#### [EXERCISE INPUT]
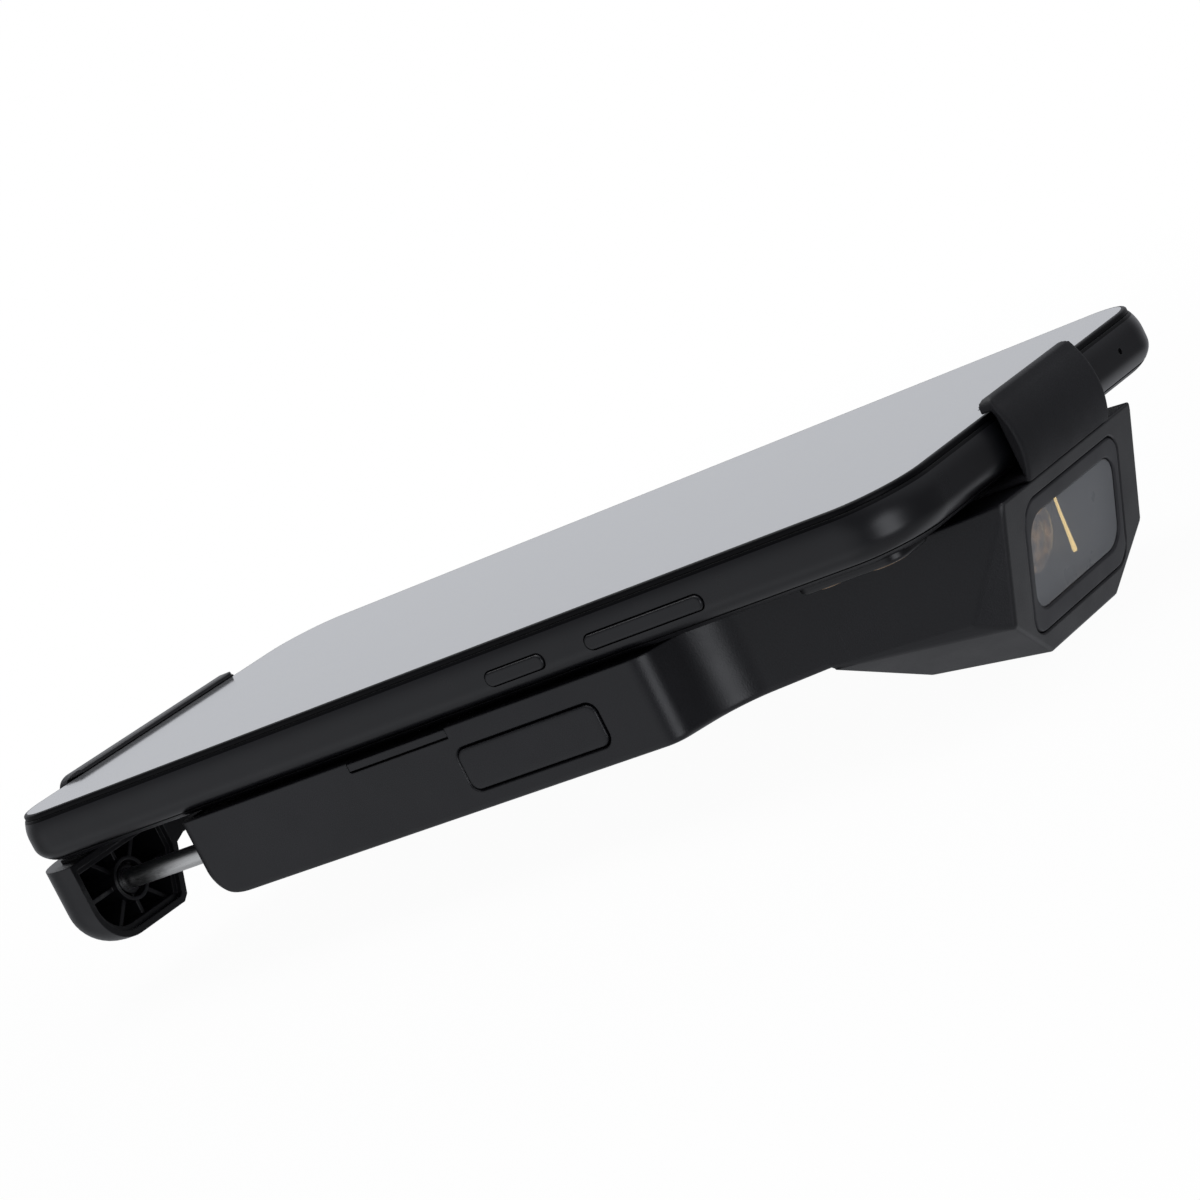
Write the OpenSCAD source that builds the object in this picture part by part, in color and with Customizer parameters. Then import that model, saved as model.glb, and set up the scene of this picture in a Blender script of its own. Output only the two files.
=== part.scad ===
// Handheld data collector: a flat phone held on the back of a scanner sled.
// The sled is a wide grip with a trigger key on each side, a waisted neck and a scan head.
// A fixed hook holds the phone's top end, and a sprung clamp on two steel rods its bottom end.
// +X points to the scan head, +Z out of the screen, and Z = 0 is the surface it stands on.

/* [Phone] */
// Length of the phone
phone_len = 163.5; // [162:0.5:164]
// Width of the phone
phone_w = 76.4; // [76:0.1:77]
// Thickness of the phone with its glass
phone_t = 8.2; // [8:0.1:8.4]
// Corner radius of the phone in plan
phone_corner_r = 10; // [9:0.5:11]
// Height of the screen's face above the surface it stands on
screen_z = 31; // [30.8:0.1:31.2]

/* [Grip] */
// Half the width of the grip
grip_half_w = 37.8; // [37.4:0.1:38.2]
// Length of the grip from its clamp end to its shoulder
grip_len = 87.1; // [86.5:0.1:88.5]
// Height of the grip's side walls
grip_h = 12; // [11.6:0.1:12.2]
// Radius of the shoulder in plan
shoulder_r = 3.5; // [3:0.5:4.5]
// Radius of the waist in plan
waist_r = 9.6; // [9:0.2:10.4]
// Thickness of the housing walls
wall = 1.8; // [1.6:0.1:2]

/* [Scan head] */
// Tilt of the scan face back from upright
face_tilt = 22; // [20:0.5:24]
// Half the width of the scan face
head_half_w = 18.7; // [18:0.1:19.4]
// Half the width of the head's lower front edge
head_low_half_w = 9.6; // [9:0.1:10]
// Slope of the two lower side faces of the head
head_side_slope = 33; // [31:0.5:35]

/* [Clamp] */
// How far the clamp pulls out
clamp_travel = 18; // [12:0.5:20]
// Half the width of the clamp across its two ears
clamp_half_w = 36.5; // [36:0.1:37]
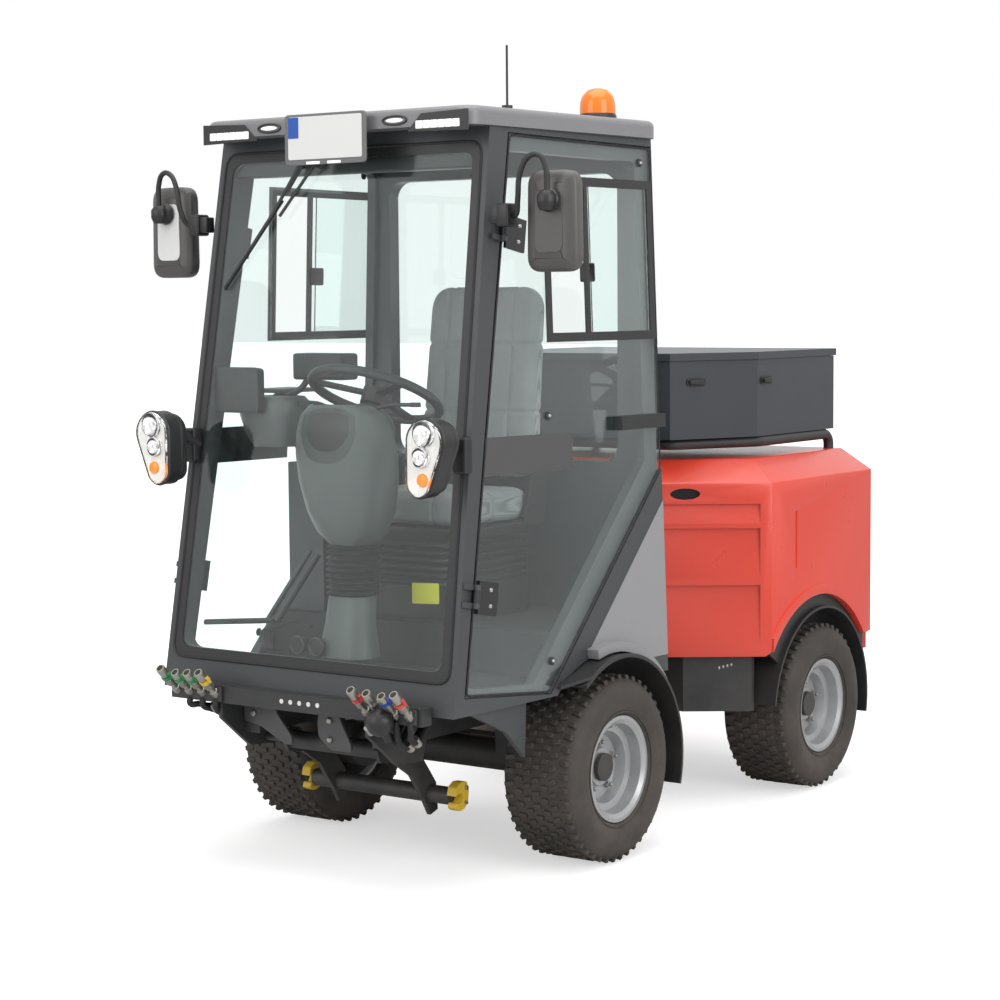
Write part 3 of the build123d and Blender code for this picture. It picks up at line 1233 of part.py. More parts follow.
write("seat_back", seat_back)
write("steering_wheel", make_steering_wheel())
write("steering_column", make_steering_column())
write("side_console", make_side_console())
write("plate_holder", make_plate_holder())
write("beacon", make_beacon())
write("antenna", make_antenna())
write("mirrors", *make_mirrors())
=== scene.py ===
import bpy
from math import cos, hypot, pi, radians, sin
from mathutils import Matrix, Vector


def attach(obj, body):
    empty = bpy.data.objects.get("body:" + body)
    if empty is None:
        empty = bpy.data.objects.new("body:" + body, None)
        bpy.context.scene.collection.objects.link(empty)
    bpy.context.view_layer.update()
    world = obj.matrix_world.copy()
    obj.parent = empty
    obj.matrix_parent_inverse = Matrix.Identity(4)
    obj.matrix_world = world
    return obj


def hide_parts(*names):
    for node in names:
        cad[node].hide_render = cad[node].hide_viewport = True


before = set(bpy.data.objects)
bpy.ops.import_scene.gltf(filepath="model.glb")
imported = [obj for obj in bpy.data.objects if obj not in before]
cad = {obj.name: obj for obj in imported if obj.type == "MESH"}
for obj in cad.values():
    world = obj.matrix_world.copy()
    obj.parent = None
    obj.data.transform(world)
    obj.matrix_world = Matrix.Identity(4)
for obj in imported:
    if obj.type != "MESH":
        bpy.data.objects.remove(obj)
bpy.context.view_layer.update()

# CAMERA
# Stands to the front left of the machine, a little above the driver's elbow, and looks slightly
# down and back along it.
yaw, pitch, roll = radians(35.231), radians(4.916), radians(-0.457)
ahead = Vector((-sin(yaw) * cos(pitch), cos(yaw) * cos(pitch), -sin(pitch)))
level = Vector((cos(yaw), sin(yaw), 0))
upright = level.cross(ahead)
across = level * cos(roll) + upright * sin(roll)
top_way = upright * cos(roll) - level * sin(roll)
bpy.ops.object.select_all(action="DESELECT")
bpy.ops.object.camera_add()
camera = bpy.context.object
camera.matrix_world = Matrix.Translation((3.8654, -5.5979, 1.5135)) @ Matrix(
    (across, top_way, -ahead)
).transposed().to_4x4()
camera.data.lens = 83.872
camera.data.sensor_width = 36
bpy.context.scene.camera = camera

# STUDIO
# A white floor that runs out of sight, three big soft boxes and an even white room. The floor
# glows a little to the camera, also through glass, so that it stays white round the machine's shadow.
bpy.context.scene.view_settings.view_transform = "Standard"


def node(tree, kind, **values):
    """A shader node with its settings, and its sockets set or linked by name or number."""
    made = tree.nodes.new("ShaderNode" + kind)
    for name, value in values.items():
        if name == "sockets":
            for key, source in value.items():
                if isinstance(source, bpy.types.NodeSocket):
                    tree.links.new(source, made.inputs[key])
                else:
                    made.inputs[key].default_value = source
        else:
            setattr(made, name, value)
    return made


def new_finish(name):
    """An unset finish, its shader tree and the main shader in it."""
    finish = bpy.data.materials.new(name)
    finish.use_nodes = True
    return finish, finish.node_tree, finish.node_tree.nodes["Principled BSDF"]


bpy.ops.mesh.primitive_plane_add(size=120)
floor = bpy.context.object
floor.name = "studio_floor"
floor_paint, tree, matt = new_finish("floor_white")
matt.inputs["Base Color"].default_value = (0.72, 0.72, 0.72, 1)
matt.inputs["Roughness"].default_value = 0.9
matt.inputs["Specular IOR Level"].default_value = 0.0
matt.inputs["Emission Color"].default_value = (1, 1, 1, 1)
seen = node(tree, "LightPath").outputs
place = node(tree, "TexCoord").outputs["Object"]
reach = node(tree, "VectorMath", operation="LENGTH", sockets={0: place}).outputs["Value"]
far = node(tree, "MapRange", sockets={
    "Value": reach, "From Min": 1.2, "From Max": 3.6, "To Min": 0.55, "To Max": 0.95})
sight = node(tree, "Math", operation="MAXIMUM", sockets={
    0: seen["Is Camera Ray"], 1: seen["Is Transmission Ray"]})
glow = node(tree, "Math", operation="MULTIPLY", sockets={0: sight.outputs[0], 1: far.outputs[0]})
tree.links.new(glow.outputs[0], matt.inputs["Emission Strength"])
floor.data.materials.append(floor_paint)

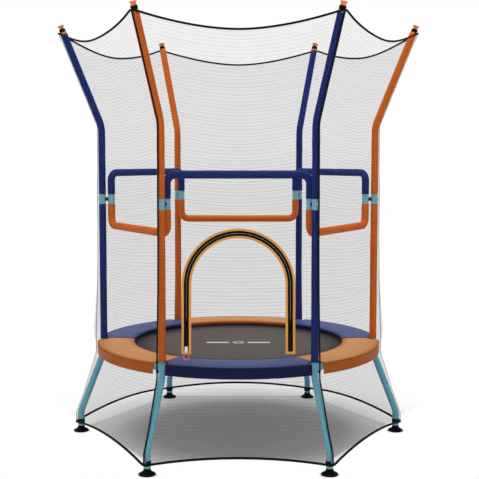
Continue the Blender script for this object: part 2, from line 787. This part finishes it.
foam_uneven = 0.0008
hairline = 0.0003
low_start = 0.4753
low_end = band_z - band_h / 2 - hairline
high_start = band_z + band_h / 2 + hairline
low_model = foam_sleeve(drawn_tube("low_model", (pole_r, 0, low_start), sleeve_r,
    [("run", (0, 0, low_end - low_start), 22)]), sleeve_wall, foam_uneven)
high_model = foam_sleeve(drawn_tube("high_model", (pole_r, 0, high_start), sleeve_r, [
    ("run", (0, 0, bend_z - bend_cut - high_start), 12),
    ("turn", (pole_r + bend_r, 0, bend_z - bend_cut), lean, 8),
    ("run", lean_dir * (lean_run - bend_cut), 14),
]), sleeve_wall, foam_uneven)
for pole in range(6):
    colour = "blue" if pole % 2 else "orange"
    for model, part in ((low_model, "low"), (high_model, "high")):
        sleeve = turned_copy(model, f"sleeve_{part}_{pole + 1}", 60 * pole)
        sleeve.data.materials.append(blue_foam if pole % 2 else orange_foam)
        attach(sleeve, "stand")
        if part == "low":
            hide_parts(f"pole_foam_{pole + 1}")
for model in (low_model, high_model):
    bpy.data.objects.remove(model)

cap_plastic = moulded("cap_plastic", paint(248, 146, 58), paint(236, 120, 38), 0.28, 0.15)
dress(["pole_caps"], cap_plastic)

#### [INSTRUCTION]
Print every entry exactly as it appears.

#### [RESPONSE TO THIS TASK]
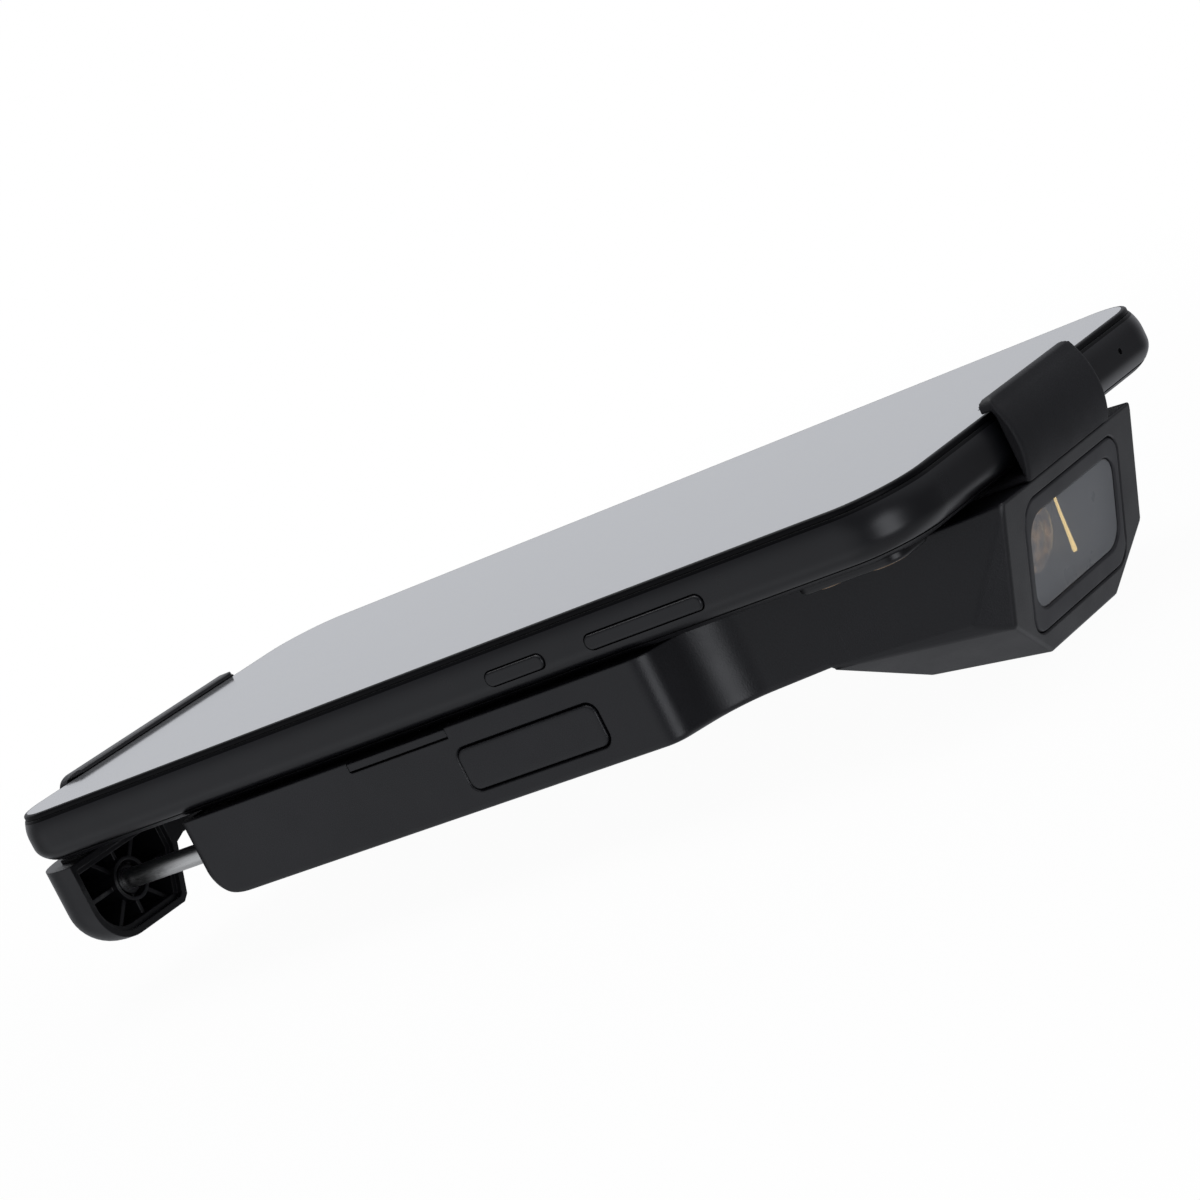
Write the OpenSCAD source that builds the object in this picture part by part, in color and with Customizer parameters. Then import that model, saved as model.glb, and set up the scene of this picture in a Blender script of its own. Output only the two files.
=== part.scad ===
// Handheld data collector: a flat phone held on the back of a scanner sled.
// The sled is a wide grip with a trigger key on each side, a waisted neck and a scan head.
// A fixed hook holds the phone's top end, and a sprung clamp on two steel rods its bottom end.
// +X points to the scan head, +Z out of the screen, and Z = 0 is the surface it stands on.

/* [Phone] */
// Length of the phone
phone_len = 163.5; // [162:0.5:164]
// Width of the phone
phone_w = 76.4; // [76:0.1:77]
// Thickness of the phone with its glass
phone_t = 8.2; // [8:0.1:8.4]
// Corner radius of the phone in plan
phone_corner_r = 10; // [9:0.5:11]
// Height of the screen's face above the surface it stands on
screen_z = 31; // [30.8:0.1:31.2]

/* [Grip] */
// Half the width of the grip
grip_half_w = 37.8; // [37.4:0.1:38.2]
// Length of the grip from its clamp end to its shoulder
grip_len = 87.1; // [86.5:0.1:88.5]
// Height of the grip's side walls
grip_h = 12; // [11.6:0.1:12.2]
// Radius of the shoulder in plan
shoulder_r = 3.5; // [3:0.5:4.5]
// Radius of the waist in plan
waist_r = 9.6; // [9:0.2:10.4]
// Thickness of the housing walls
wall = 1.8; // [1.6:0.1:2]

/* [Scan head] */
// Tilt of the scan face back from upright
face_tilt = 22; // [20:0.5:24]
// Half the width of the scan face
head_half_w = 18.7; // [18:0.1:19.4]
// Half the width of the head's lower front edge
head_low_half_w = 9.6; // [9:0.1:10]
// Slope of the two lower side faces of the head
head_side_slope = 33; // [31:0.5:35]

/* [Clamp] */
// How far the clamp pulls out
clamp_travel = 18; // [12:0.5:20]
// Half the width of the clamp across its two ears
clamp_half_w = 36.5; // [36:0.1:37]
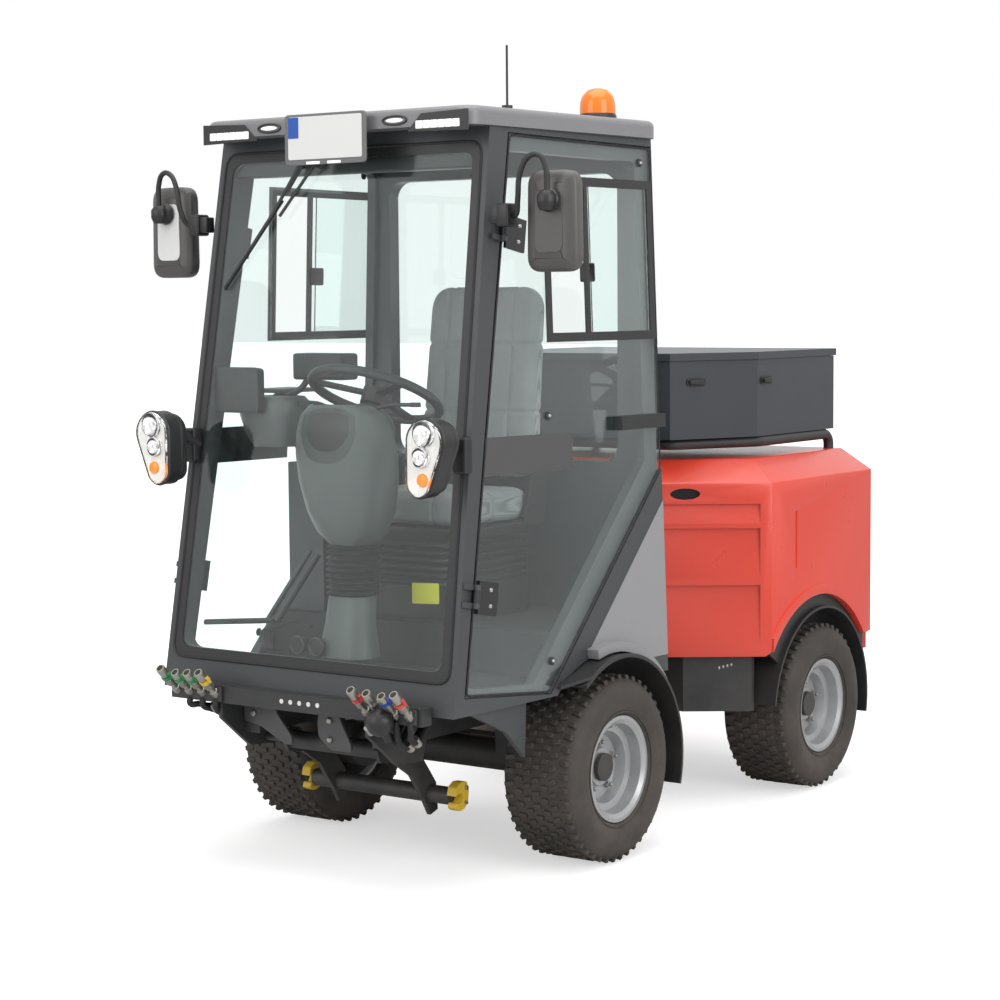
Write part 3 of the build123d and Blender code for this picture. It picks up at line 1233 of part.py. More parts follow.
write("seat_back", seat_back)
write("steering_wheel", make_steering_wheel())
write("steering_column", make_steering_column())
write("side_console", make_side_console())
write("plate_holder", make_plate_holder())
write("beacon", make_beacon())
write("antenna", make_antenna())
write("mirrors", *make_mirrors())
=== scene.py ===
import bpy
from math import cos, hypot, pi, radians, sin
from mathutils import Matrix, Vector


def attach(obj, body):
    empty = bpy.data.objects.get("body:" + body)
    if empty is None:
        empty = bpy.data.objects.new("body:" + body, None)
        bpy.context.scene.collection.objects.link(empty)
    bpy.context.view_layer.update()
    world = obj.matrix_world.copy()
    obj.parent = empty
    obj.matrix_parent_inverse = Matrix.Identity(4)
    obj.matrix_world = world
    return obj


def hide_parts(*names):
    for node in names:
        cad[node].hide_render = cad[node].hide_viewport = True


before = set(bpy.data.objects)
bpy.ops.import_scene.gltf(filepath="model.glb")
imported = [obj for obj in bpy.data.objects if obj not in before]
cad = {obj.name: obj for obj in imported if obj.type == "MESH"}
for obj in cad.values():
    world = obj.matrix_world.copy()
    obj.parent = None
    obj.data.transform(world)
    obj.matrix_world = Matrix.Identity(4)
for obj in imported:
    if obj.type != "MESH":
        bpy.data.objects.remove(obj)
bpy.context.view_layer.update()

# CAMERA
# Stands to the front left of the machine, a little above the driver's elbow, and looks slightly
# down and back along it.
yaw, pitch, roll = radians(35.231), radians(4.916), radians(-0.457)
ahead = Vector((-sin(yaw) * cos(pitch), cos(yaw) * cos(pitch), -sin(pitch)))
level = Vector((cos(yaw), sin(yaw), 0))
upright = level.cross(ahead)
across = level * cos(roll) + upright * sin(roll)
top_way = upright * cos(roll) - level * sin(roll)
bpy.ops.object.select_all(action="DESELECT")
bpy.ops.object.camera_add()
camera = bpy.context.object
camera.matrix_world = Matrix.Translation((3.8654, -5.5979, 1.5135)) @ Matrix(
    (across, top_way, -ahead)
).transposed().to_4x4()
camera.data.lens = 83.872
camera.data.sensor_width = 36
bpy.context.scene.camera = camera

# STUDIO
# A white floor that runs out of sight, three big soft boxes and an even white room. The floor
# glows a little to the camera, also through glass, so that it stays white round the machine's shadow.
bpy.context.scene.view_settings.view_transform = "Standard"


def node(tree, kind, **values):
    """A shader node with its settings, and its sockets set or linked by name or number."""
    made = tree.nodes.new("ShaderNode" + kind)
    for name, value in values.items():
        if name == "sockets":
            for key, source in value.items():
                if isinstance(source, bpy.types.NodeSocket):
                    tree.links.new(source, made.inputs[key])
                else:
                    made.inputs[key].default_value = source
        else:
            setattr(made, name, value)
    return made


def new_finish(name):
    """An unset finish, its shader tree and the main shader in it."""
    finish = bpy.data.materials.new(name)
    finish.use_nodes = True
    return finish, finish.node_tree, finish.node_tree.nodes["Principled BSDF"]


bpy.ops.mesh.primitive_plane_add(size=120)
floor = bpy.context.object
floor.name = "studio_floor"
floor_paint, tree, matt = new_finish("floor_white")
matt.inputs["Base Color"].default_value = (0.72, 0.72, 0.72, 1)
matt.inputs["Roughness"].default_value = 0.9
matt.inputs["Specular IOR Level"].default_value = 0.0
matt.inputs["Emission Color"].default_value = (1, 1, 1, 1)
seen = node(tree, "LightPath").outputs
place = node(tree, "TexCoord").outputs["Object"]
reach = node(tree, "VectorMath", operation="LENGTH", sockets={0: place}).outputs["Value"]
far = node(tree, "MapRange", sockets={
    "Value": reach, "From Min": 1.2, "From Max": 3.6, "To Min": 0.55, "To Max": 0.95})
sight = node(tree, "Math", operation="MAXIMUM", sockets={
    0: seen["Is Camera Ray"], 1: seen["Is Transmission Ray"]})
glow = node(tree, "Math", operation="MULTIPLY", sockets={0: sight.outputs[0], 1: far.outputs[0]})
tree.links.new(glow.outputs[0], matt.inputs["Emission Strength"])
floor.data.materials.append(floor_paint)

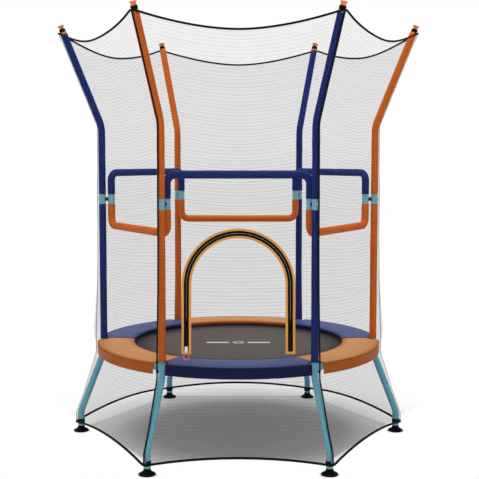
Continue the Blender script for this object: part 2, from line 787. This part finishes it.
foam_uneven = 0.0008
hairline = 0.0003
low_start = 0.4753
low_end = band_z - band_h / 2 - hairline
high_start = band_z + band_h / 2 + hairline
low_model = foam_sleeve(drawn_tube("low_model", (pole_r, 0, low_start), sleeve_r,
    [("run", (0, 0, low_end - low_start), 22)]), sleeve_wall, foam_uneven)
high_model = foam_sleeve(drawn_tube("high_model", (pole_r, 0, high_start), sleeve_r, [
    ("run", (0, 0, bend_z - bend_cut - high_start), 12),
    ("turn", (pole_r + bend_r, 0, bend_z - bend_cut), lean, 8),
    ("run", lean_dir * (lean_run - bend_cut), 14),
]), sleeve_wall, foam_uneven)
for pole in range(6):
    colour = "blue" if pole % 2 else "orange"
    for model, part in ((low_model, "low"), (high_model, "high")):
        sleeve = turned_copy(model, f"sleeve_{part}_{pole + 1}", 60 * pole)
        sleeve.data.materials.append(blue_foam if pole % 2 else orange_foam)
        attach(sleeve, "stand")
        if part == "low":
            hide_parts(f"pole_foam_{pole + 1}")
for model in (low_model, high_model):
    bpy.data.objects.remove(model)

cap_plastic = moulded("cap_plastic", paint(248, 146, 58), paint(236, 120, 38), 0.28, 0.15)
dress(["pole_caps"], cap_plastic)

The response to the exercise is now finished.